Tasting: Allagash Brewing Co. White

First, here’s how Allagash describes White:

So what is in Allagash White? It’s a wheat beer, so we add both red wheat and raw white wheat. We also add oats, to boost the beer’s body and mouthfeel. To land at its signature spiciness, we add coriander and Curaçao orange peel during brewing. We then ferment it with our house yeast and condition it when it’s packaged with a bit of extra yeast and sugar, to bring the beer up to full carbonation inside the bottle or can.

I’m actually not sure I knew that about the oats in the grist, but it makes sense, as one of the hallmarks of White is a luxuriously smooth mouthfeel that feels significantly more substantial than its modest 5.2% ABV.

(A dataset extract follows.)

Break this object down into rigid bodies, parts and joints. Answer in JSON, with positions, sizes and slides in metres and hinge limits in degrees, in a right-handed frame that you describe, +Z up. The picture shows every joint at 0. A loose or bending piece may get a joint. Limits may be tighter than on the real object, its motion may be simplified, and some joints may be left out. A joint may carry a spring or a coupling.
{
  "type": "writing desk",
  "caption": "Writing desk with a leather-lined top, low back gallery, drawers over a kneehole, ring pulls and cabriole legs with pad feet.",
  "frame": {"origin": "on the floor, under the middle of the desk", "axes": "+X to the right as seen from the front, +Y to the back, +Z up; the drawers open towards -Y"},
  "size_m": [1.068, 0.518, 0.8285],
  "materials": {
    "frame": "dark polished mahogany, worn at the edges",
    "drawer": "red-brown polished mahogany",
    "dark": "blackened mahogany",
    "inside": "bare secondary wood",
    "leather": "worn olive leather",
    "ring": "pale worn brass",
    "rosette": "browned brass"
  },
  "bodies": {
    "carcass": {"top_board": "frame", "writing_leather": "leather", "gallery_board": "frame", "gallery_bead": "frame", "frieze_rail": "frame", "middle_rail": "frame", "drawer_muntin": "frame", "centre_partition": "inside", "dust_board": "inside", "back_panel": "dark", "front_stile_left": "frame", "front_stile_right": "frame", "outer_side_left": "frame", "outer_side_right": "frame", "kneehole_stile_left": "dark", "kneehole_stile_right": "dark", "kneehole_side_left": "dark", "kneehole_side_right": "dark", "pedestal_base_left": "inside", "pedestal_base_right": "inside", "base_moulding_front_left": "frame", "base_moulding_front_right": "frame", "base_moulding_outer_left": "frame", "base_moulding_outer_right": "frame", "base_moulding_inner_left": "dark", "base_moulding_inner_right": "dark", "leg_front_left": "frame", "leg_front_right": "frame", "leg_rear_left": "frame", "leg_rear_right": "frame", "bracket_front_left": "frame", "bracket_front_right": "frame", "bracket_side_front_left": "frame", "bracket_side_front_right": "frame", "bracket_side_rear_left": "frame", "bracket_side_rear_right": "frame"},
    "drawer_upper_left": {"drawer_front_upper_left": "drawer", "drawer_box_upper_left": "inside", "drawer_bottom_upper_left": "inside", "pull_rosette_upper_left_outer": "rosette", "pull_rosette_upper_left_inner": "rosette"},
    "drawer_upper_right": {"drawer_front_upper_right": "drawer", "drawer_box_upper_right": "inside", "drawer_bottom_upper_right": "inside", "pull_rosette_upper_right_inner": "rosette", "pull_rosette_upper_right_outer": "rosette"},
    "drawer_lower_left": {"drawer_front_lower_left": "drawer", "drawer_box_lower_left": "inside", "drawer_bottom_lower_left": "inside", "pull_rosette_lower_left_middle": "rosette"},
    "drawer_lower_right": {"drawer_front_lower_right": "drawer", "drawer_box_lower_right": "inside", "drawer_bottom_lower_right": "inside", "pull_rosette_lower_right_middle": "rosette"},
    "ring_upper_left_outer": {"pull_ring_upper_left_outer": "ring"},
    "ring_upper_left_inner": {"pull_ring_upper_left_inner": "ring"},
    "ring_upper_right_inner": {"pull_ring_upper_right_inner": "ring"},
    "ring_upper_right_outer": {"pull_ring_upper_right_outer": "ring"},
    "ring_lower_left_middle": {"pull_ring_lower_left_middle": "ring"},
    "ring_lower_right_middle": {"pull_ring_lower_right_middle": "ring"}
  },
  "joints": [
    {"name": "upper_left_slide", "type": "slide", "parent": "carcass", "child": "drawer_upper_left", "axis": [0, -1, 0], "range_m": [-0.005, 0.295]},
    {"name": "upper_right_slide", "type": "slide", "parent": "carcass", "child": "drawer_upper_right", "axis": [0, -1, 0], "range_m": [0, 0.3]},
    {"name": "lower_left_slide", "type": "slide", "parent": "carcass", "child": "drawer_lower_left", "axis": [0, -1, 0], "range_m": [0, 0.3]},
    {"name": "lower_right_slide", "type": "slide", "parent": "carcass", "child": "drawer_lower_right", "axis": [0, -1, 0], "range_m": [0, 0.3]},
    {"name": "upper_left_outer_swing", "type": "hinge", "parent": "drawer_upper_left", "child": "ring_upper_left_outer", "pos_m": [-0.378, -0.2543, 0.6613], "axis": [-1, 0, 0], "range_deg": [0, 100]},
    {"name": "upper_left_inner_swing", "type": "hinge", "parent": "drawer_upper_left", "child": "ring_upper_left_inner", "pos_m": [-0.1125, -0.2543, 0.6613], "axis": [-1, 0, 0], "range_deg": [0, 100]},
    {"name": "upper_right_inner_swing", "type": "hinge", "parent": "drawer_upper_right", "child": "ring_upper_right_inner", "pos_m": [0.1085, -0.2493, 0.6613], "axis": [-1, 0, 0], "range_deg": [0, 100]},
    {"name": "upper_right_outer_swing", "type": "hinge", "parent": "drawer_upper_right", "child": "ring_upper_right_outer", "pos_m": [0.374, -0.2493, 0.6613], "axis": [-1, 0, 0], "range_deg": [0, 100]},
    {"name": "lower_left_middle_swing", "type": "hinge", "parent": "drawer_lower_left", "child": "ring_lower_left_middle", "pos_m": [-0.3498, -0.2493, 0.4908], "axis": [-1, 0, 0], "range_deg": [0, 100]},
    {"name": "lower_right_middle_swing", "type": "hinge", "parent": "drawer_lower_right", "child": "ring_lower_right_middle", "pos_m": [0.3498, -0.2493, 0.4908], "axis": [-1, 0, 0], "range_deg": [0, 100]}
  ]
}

On the nose, this is classically bready and yeast forward, with exotic, peppery spiciness that sets it apart even from other witbiers, many of which lean heavily on citrus. Allagash White, in comparison, is less interested in a big citrus addition than the spice (pepper, coriander) and fruit notes (a bit of pear?) it pulls from its yeast strain, and the doughy quality of the wheat malt.

On the palate it is likewise quite bready but still fairly crisp, with hints of honey sweetness and a grain character like a bowl of Honey Nut Cheerios. Supporting that chewy, bready backbone are hints of dry, pithy citrus, some green banana and again lots of spice—it’s really the coriander and peppery notes that make White so distinct in our book, as well as its dry finish. Whereas imitators in the mold of Blue Moon took the Belgian witbier framework and ran with it by making sweeter, fruitier beers that would suggest the same lust for sweetness that currently typifies IPA, White’s choice was to stick to a more classical, sophisticated profile. It’s a beer that feels very mildly decadent when all is said and done—a treat, but a reasonable one. Certainly, one of the most likely responses to finishing a pint of White is to order another, which is how a beer like this retains its position as the flagship.

So yeah—no surprises here, because surely you must have expected me to write exactly what I’ve written. This is Allagash White, after all. If there’s a King of the Flagships, this is it.